Repeat the listing in full, word for word.

------------------------------------------------------------

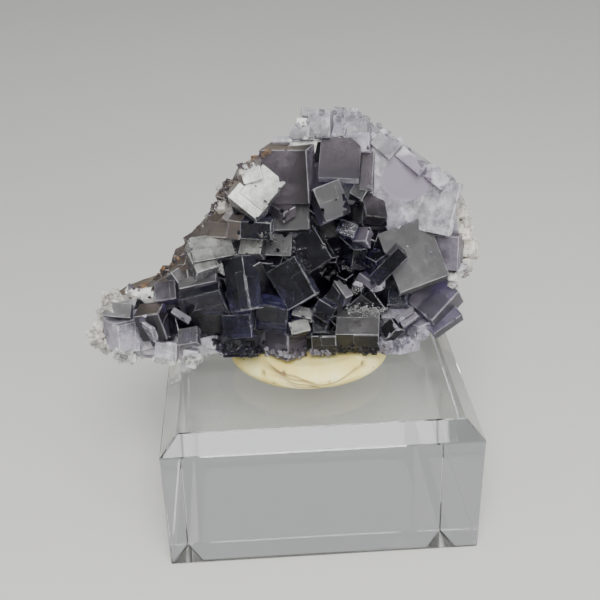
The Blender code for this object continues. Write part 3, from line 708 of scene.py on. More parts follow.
def box_arrays(boxes):
    """The corners, the edges and the sides of boxes, as three arrays."""
    corners = np.array([tuple(box[0]) for box in boxes])
    edges = np.array([[tuple(e) for e in box[1]] for box in boxes])
    return corners, edges, np.array([tuple(box[2]) for box in boxes])


def looks_of(names):
    """The colours, the frosts and the mattness of a list of finishes, as three arrays."""
    codes, frosts_and_sheens, matts = zip(*(FINISHES[name] for name in names))
    return np.array([colour(code) for code in codes]), np.array(frosts_and_sheens), np.array(matts)


def owners(mesh, boxes):
    """For each face: the box that its middle lies on, the axis it faces, whether on any, whether a bevel.

    A point's place in a box is its distances from the box's corner along the three edges. It lies on the
    box's skin where the largest of its distances past the sides, counted from the middle, is nothing.
    """
    centres = read_all(mesh.polygons, "center", 3) / MM
    corners, edges, sides = box_arrays(boxes)
    local = np.einsum("fbx,bax->fba", centres[:, None] - corners[None], edges)
    past = np.abs(local - sides / 2) - sides / 2
    skin = np.abs(past.max(axis=2))
    owner = skin.argmin(axis=1)
    rows = np.arange(len(centres))
    facing = past[rows, owner].argmax(axis=1)
    normals = read_all(mesh.polygons, "normal", 3)
    square = np.abs(np.einsum("fx,fx->f", normals, edges[owner, facing]))
    return owner, facing, skin[rows, owner] < EDGE_WEAR, square < BEVEL_TURN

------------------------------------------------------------

• _Worked solution_:
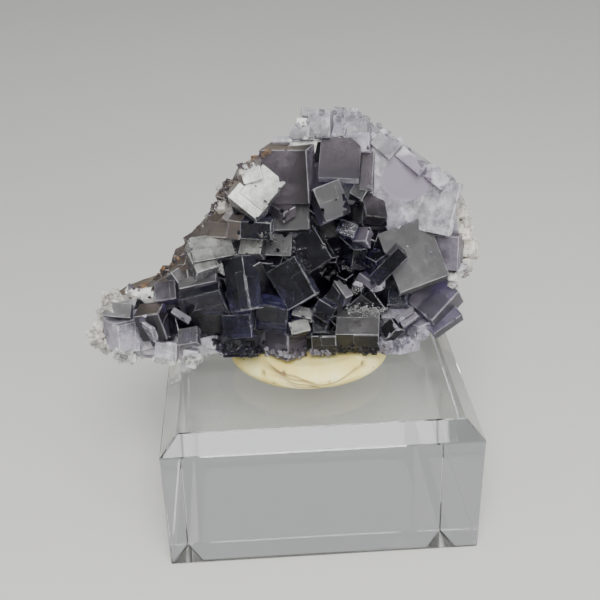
The Blender code for this object continues. Write part 3, from line 708 of scene.py on. More parts follow.
def box_arrays(boxes):
    """The corners, the edges and the sides of boxes, as three arrays."""
    corners = np.array([tuple(box[0]) for box in boxes])
    edges = np.array([[tuple(e) for e in box[1]] for box in boxes])
    return corners, edges, np.array([tuple(box[2]) for box in boxes])


def looks_of(names):
    """The colours, the frosts and the mattness of a list of finishes, as three arrays."""
    codes, frosts_and_sheens, matts = zip(*(FINISHES[name] for name in names))
    return np.array([colour(code) for code in codes]), np.array(frosts_and_sheens), np.array(matts)


def owners(mesh, boxes):
    """For each face: the box that its middle lies on, the axis it faces, whether on any, whether a bevel.

    A point's place in a box is its distances from the box's corner along the three edges. It lies on the
    box's skin where the largest of its distances past the sides, counted from the middle, is nothing.
    """
    centres = read_all(mesh.polygons, "center", 3) / MM
    corners, edges, sides = box_arrays(boxes)
    local = np.einsum("fbx,bax->fba", centres[:, None] - corners[None], edges)
    past = np.abs(local - sides / 2) - sides / 2
    skin = np.abs(past.max(axis=2))
    owner = skin.argmin(axis=1)
    rows = np.arange(len(centres))
    facing = past[rows, owner].argmax(axis=1)
    normals = read_all(mesh.polygons, "normal", 3)
    square = np.abs(np.einsum("fx,fx->f", normals, edges[owner, facing]))
    return owner, facing, skin[rows, owner] < EDGE_WEAR, square < BEVEL_TURN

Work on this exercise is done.